Part 2 will cover polishing and ceramic coating.

As I stated in my first post, I did not want the dealer "detailing" my car after it arrived at the dealership. Mainly because most dealers do more harm to the clear coat and paint with their "detailing" methods. (i.e. running it through the automatic scratch wash, or having some kid do a one bucket wash and scratch the paint up with the dirt from the car!) But I digress.....(yes I am fanatical about detailing!)

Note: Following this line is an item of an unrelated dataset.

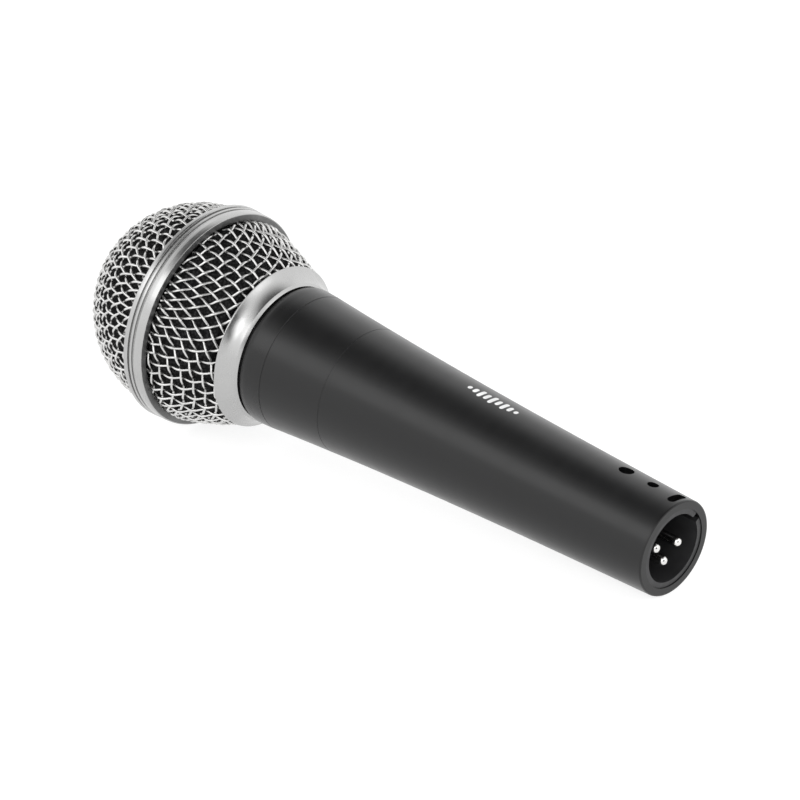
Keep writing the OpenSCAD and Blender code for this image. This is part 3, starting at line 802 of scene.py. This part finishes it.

The first step in detailing the car is to give the car a nice two bucket wash. What is a two bucket wash?? Here is a good write-up from Jay Leno's Garage. (with a few of my changes) I have added some amazon links for some of the items mentioned. I also get a lot of my detailing supplies from autogeek.com

Rule 1 – The Two-Bucket Wash Method
It is absolutely essential that you utilize two buckets when washing your car. Let’s think for a second on how you’re currently washing. I’ll bet you’re grabbing a single bucket, filling it with soap & water, grabbing your rag, spraying the car down, then going to town; constantly dunking your dirty rag into the same wash bucket. All the while, you’re mixing your clean wash water with the dirt and grime you just removed from the car’s surface. Your wash rag/mitt becomes impregnated with dirt, in turn transferring that dirt BACK to the vehicle’s surface, and slowly but surely scratching, marring, and dulling the painted surface.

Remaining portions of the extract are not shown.